### TO DO
Write out the listing beneath this instruction in its entirety, exactly as it reads.

### MATERIAL
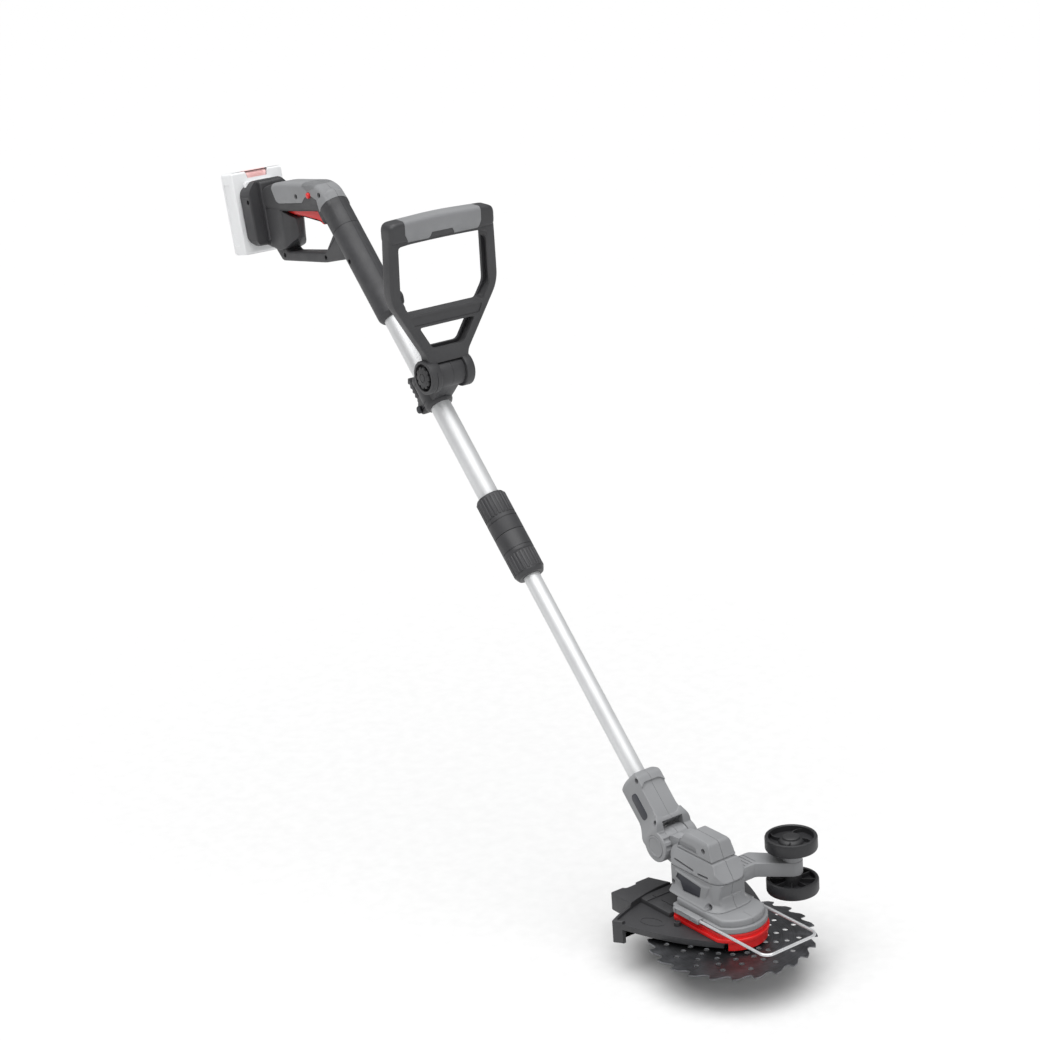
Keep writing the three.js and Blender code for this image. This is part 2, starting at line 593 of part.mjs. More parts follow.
function headWhole() {
  const tongue = sidePrism(outline([[-66, 62, 0], [-66, 100, 0], [-80, 99, 4], [-86, 95, 0], [-88, 67, 0],
    [-78, 64, 4]]), -TONGUE_W, TONGUE_W);
  const boss = crossRod(KNUCKLE_R - 1.5, -TONGUE_W, TONGUE_W, PIVOT_AT.x, PIVOT_AT.z, PLAIN);
  const axle = crossRod(TILT_AXLE_R + RUN, -40, 40, PIVOT_AT.x, PIVOT_AT.z);
  const forkRoom = [[-60, -FORK_W + 0.1], [FORK_W - 0.1, 60]].map(([a, b]) => (
    crossRod(KNUCKLE_R + 0.8, a, b, PIVOT_AT.x, PIVOT_AT.z, PLAIN)));
  const motorRoom = rod(MOTOR_R + GAP, 30, 90.5, PLAIN).translate(MOTOR_X, 0, 0);
  const shaftRoom = rod(7, 85, 96, 12).translate(MOTOR_X, 0, 0);
  const groove = grooveRound(GROOVE_REAR, 66.2, 67.6, 1.1);
  const capGroove = grooveRound(-60, 90.6, 91.6, 0.9);
  const vents = [];
  [[-62.7, -36, 78.4, 75.4], [-28, -12, 74.4, 74.4]].forEach(([x0, x1, z0, z1]) => {
    const slot = outline([[x0, z0 - 1], [x1, z1 - 1], [x1, z1 + 1], [x0, z0 + 1]]);
    vents.push(sidePrism(slot, -40, -17.5), sidePrism(slot, 17.5, 40));
  });
  const capSlot = outline([[-50, 101], [-31, 101], [-31, 104.4], [-50, 104.4]], 1);
  const capSlots = [sidePrism(capSlot, -40, -15.4), sidePrism(capSlot, 15.4, 40)];
  const badge = sidePrism(outline(HEAD_BADGE, 1), -40, -20.2);
  const screws = HEAD_SCREWS.map(([x, z, y], i) => screwHole(x, z, -40, y, HEAD_SCREW_L[i]));
  const armSeat = box(-31.4 - GAP, -4.4 + GAP, HEAD_W - 1.5, 60, ARM_Z[0] - GAP, ARM_Z[1] + GAP);
  const body = join(headOuter(), tongue, boss);
  return cut(body, axle, ...forkRoom, motorRoom, shaftRoom, groove, capGroove, ...vents, ...capSlots, badge,
    ...screws, armSeat);
}

// What a shallow groove round the head takes away, ahead of xRear and between two heights.
function grooveRound(xRear, z0, z1, depth) {
  const core = common(headInset(depth), box(-90, 20, -40, 40, z0 - 4, z1 + 4));
  return cut(box(xRear, 20, -40, 40, z0, z1), core);
}

// The head's outside drawn in by a small depth.
function headInset(depth) {
  const shrink = new THREE.Vector3(1 - depth / 42, 1 - depth / HEAD_W, 1);
  return headOuter().translate(36, 0, 0).scale(shrink.x, shrink.y, shrink.z).translate(-36, 0, 0);
}

function headBadge() {
  return sidePrism(outline(inset(HEAD_BADGE, GAP), 1), -21.6, -20.5);
}

function headScrew(i) {
  const [x, z, y] = HEAD_SCREWS[i];
  return screw(x, z, y, HEAD_SCREW_L[i]);
}

// D-shaped plan shared by the gearcase and the red base: straight sides, round front.
function basePlan(side, radius, rear, rearRadius = 6) {
  const points = [[rear, -side, rearRadius]];
  const start = Math.asin(side / radius);
  const steps = 12;
  for (let i = 0; i <= steps; i += 1) {
    const a = -start + 2 * start * i / steps;
    points.push([radius * Math.cos(a), radius * Math.sin(a)]);
  }
  points.push([rear, side, rearRadius]);
  return outline(points);
}

const CASE_Z = [25, 39.6];
const CASE_STEP = 31.5;

function gearcase() {
  const rim = prism(basePlan(BASE_SIDE, BASE_R, BASE_REAR), CASE_Z[0], CASE_STEP, 1);
  const crown = prism(basePlan(30.5, 36, BASE_REAR + 3), CASE_STEP - 2, CASE_Z[1], 1.6);
  const clips = [-1, 1].flatMap((side) => [-46, -14].map((x) => {
    const inner = side * (BASE_SIDE - 2);
    const outer = side * (WIRE_Y + WIRE_R + 1.5);
    return box(x - 4, x + 4, Math.min(inner, outer), Math.max(inner, outer), WIRE_Z - 3.4, WIRE_Z + 3);
  }));
  const wires = [-WIRE_Y, WIRE_Y].map((y) => rod(WIRE_R + RUN, -100, 60, 12).rotateY(Math.PI / 2)
    .translate(0, y, WIRE_Z));
  const gearRoom = rod(25.2, 20, 35, PLAIN);
  const pinionRoom = rod(9.6, 20, 37, 16).translate(MOTOR_X, 0, 0);
  const shaftWay = rod(3.2, 20, 60, 10).translate(MOTOR_X, 0, 0);
  const bearingSeat = rod(9, 30, 38.6);
  return cut(join(rim, crown, ...clips), ...wires, gearRoom, pinionRoom, shaftWay, bearingSeat);
}

const SKIRT_FOOT = 5.5;
const RED_FOOT = 15;
const RED_TOP = 24.7;

function redBase() {
  const wall = prism(basePlan(BASE_SIDE, BASE_R - 0.5, BASE_REAR + 1), RED_FOOT, RED_TOP);
  const skirtBand = cut(rod(BASE_R - 0.5, SKIRT_FOOT, RED_TOP, FINE),
    rod(BASE_R - 3.5, SKIRT_FOOT - 1, RED_FOOT + 0.5, FINE));
  const ahead = box(24, 60, -30.5, 30.5, 0, 40);
  const skirt = common(skirtBand, ahead);
  const hollow = prism(basePlan(BASE_SIDE - 3, BASE_R - 3.5, BASE_REAR + 4), RED_FOOT - 1, RED_TOP - 3);
  const boss = rod(15, RED_FOOT + 0.5, RED_TOP - 1);
  const seat = rod(11 + GAP, 10, 22);
  const bore = rod(ARBOR_R + 1, 5, 40);
  return cut(join(cut(join(wall, skirt), hollow), boss), seat, bore);
}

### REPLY
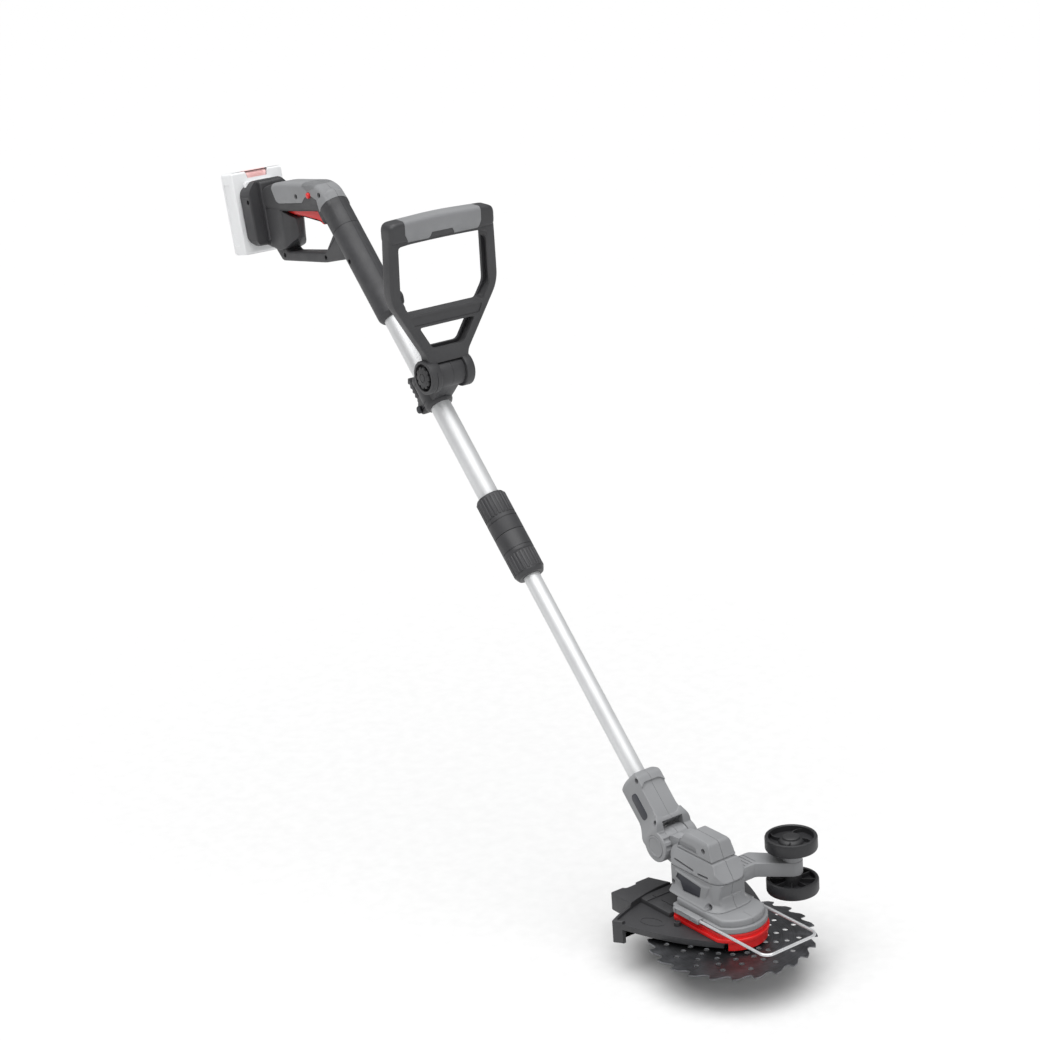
Keep writing the three.js and Blender code for this image. This is part 2, starting at line 593 of part.mjs. More parts follow.
function headWhole() {
  const tongue = sidePrism(outline([[-66, 62, 0], [-66, 100, 0], [-80, 99, 4], [-86, 95, 0], [-88, 67, 0],
    [-78, 64, 4]]), -TONGUE_W, TONGUE_W);
  const boss = crossRod(KNUCKLE_R - 1.5, -TONGUE_W, TONGUE_W, PIVOT_AT.x, PIVOT_AT.z, PLAIN);
  const axle = crossRod(TILT_AXLE_R + RUN, -40, 40, PIVOT_AT.x, PIVOT_AT.z);
  const forkRoom = [[-60, -FORK_W + 0.1], [FORK_W - 0.1, 60]].map(([a, b]) => (
    crossRod(KNUCKLE_R + 0.8, a, b, PIVOT_AT.x, PIVOT_AT.z, PLAIN)));
  const motorRoom = rod(MOTOR_R + GAP, 30, 90.5, PLAIN).translate(MOTOR_X, 0, 0);
  const shaftRoom = rod(7, 85, 96, 12).translate(MOTOR_X, 0, 0);
  const groove = grooveRound(GROOVE_REAR, 66.2, 67.6, 1.1);
  const capGroove = grooveRound(-60, 90.6, 91.6, 0.9);
  const vents = [];
  [[-62.7, -36, 78.4, 75.4], [-28, -12, 74.4, 74.4]].forEach(([x0, x1, z0, z1]) => {
    const slot = outline([[x0, z0 - 1], [x1, z1 - 1], [x1, z1 + 1], [x0, z0 + 1]]);
    vents.push(sidePrism(slot, -40, -17.5), sidePrism(slot, 17.5, 40));
  });
  const capSlot = outline([[-50, 101], [-31, 101], [-31, 104.4], [-50, 104.4]], 1);
  const capSlots = [sidePrism(capSlot, -40, -15.4), sidePrism(capSlot, 15.4, 40)];
  const badge = sidePrism(outline(HEAD_BADGE, 1), -40, -20.2);
  const screws = HEAD_SCREWS.map(([x, z, y], i) => screwHole(x, z, -40, y, HEAD_SCREW_L[i]));
  const armSeat = box(-31.4 - GAP, -4.4 + GAP, HEAD_W - 1.5, 60, ARM_Z[0] - GAP, ARM_Z[1] + GAP);
  const body = join(headOuter(), tongue, boss);
  return cut(body, axle, ...forkRoom, motorRoom, shaftRoom, groove, capGroove, ...vents, ...capSlots, badge,
    ...screws, armSeat);
}

// What a shallow groove round the head takes away, ahead of xRear and between two heights.
function grooveRound(xRear, z0, z1, depth) {
  const core = common(headInset(depth), box(-90, 20, -40, 40, z0 - 4, z1 + 4));
  return cut(box(xRear, 20, -40, 40, z0, z1), core);
}

// The head's outside drawn in by a small depth.
function headInset(depth) {
  const shrink = new THREE.Vector3(1 - depth / 42, 1 - depth / HEAD_W, 1);
  return headOuter().translate(36, 0, 0).scale(shrink.x, shrink.y, shrink.z).translate(-36, 0, 0);
}

function headBadge() {
  return sidePrism(outline(inset(HEAD_BADGE, GAP), 1), -21.6, -20.5);
}

function headScrew(i) {
  const [x, z, y] = HEAD_SCREWS[i];
  return screw(x, z, y, HEAD_SCREW_L[i]);
}

// D-shaped plan shared by the gearcase and the red base: straight sides, round front.
function basePlan(side, radius, rear, rearRadius = 6) {
  const points = [[rear, -side, rearRadius]];
  const start = Math.asin(side / radius);
  const steps = 12;
  for (let i = 0; i <= steps; i += 1) {
    const a = -start + 2 * start * i / steps;
    points.push([radius * Math.cos(a), radius * Math.sin(a)]);
  }
  points.push([rear, side, rearRadius]);
  return outline(points);
}

const CASE_Z = [25, 39.6];
const CASE_STEP = 31.5;

function gearcase() {
  const rim = prism(basePlan(BASE_SIDE, BASE_R, BASE_REAR), CASE_Z[0], CASE_STEP, 1);
  const crown = prism(basePlan(30.5, 36, BASE_REAR + 3), CASE_STEP - 2, CASE_Z[1], 1.6);
  const clips = [-1, 1].flatMap((side) => [-46, -14].map((x) => {
    const inner = side * (BASE_SIDE - 2);
    const outer = side * (WIRE_Y + WIRE_R + 1.5);
    return box(x - 4, x + 4, Math.min(inner, outer), Math.max(inner, outer), WIRE_Z - 3.4, WIRE_Z + 3);
  }));
  const wires = [-WIRE_Y, WIRE_Y].map((y) => rod(WIRE_R + RUN, -100, 60, 12).rotateY(Math.PI / 2)
    .translate(0, y, WIRE_Z));
  const gearRoom = rod(25.2, 20, 35, PLAIN);
  const pinionRoom = rod(9.6, 20, 37, 16).translate(MOTOR_X, 0, 0);
  const shaftWay = rod(3.2, 20, 60, 10).translate(MOTOR_X, 0, 0);
  const bearingSeat = rod(9, 30, 38.6);
  return cut(join(rim, crown, ...clips), ...wires, gearRoom, pinionRoom, shaftWay, bearingSeat);
}

const SKIRT_FOOT = 5.5;
const RED_FOOT = 15;
const RED_TOP = 24.7;

function redBase() {
  const wall = prism(basePlan(BASE_SIDE, BASE_R - 0.5, BASE_REAR + 1), RED_FOOT, RED_TOP);
  const skirtBand = cut(rod(BASE_R - 0.5, SKIRT_FOOT, RED_TOP, FINE),
    rod(BASE_R - 3.5, SKIRT_FOOT - 1, RED_FOOT + 0.5, FINE));
  const ahead = box(24, 60, -30.5, 30.5, 0, 40);
  const skirt = common(skirtBand, ahead);
  const hollow = prism(basePlan(BASE_SIDE - 3, BASE_R - 3.5, BASE_REAR + 4), RED_FOOT - 1, RED_TOP - 3);
  const boss = rod(15, RED_FOOT + 0.5, RED_TOP - 1);
  const seat = rod(11 + GAP, 10, 22);
  const bore = rod(ARBOR_R + 1, 5, 40);
  return cut(join(cut(join(wall, skirt), hollow), boss), seat, bore);
}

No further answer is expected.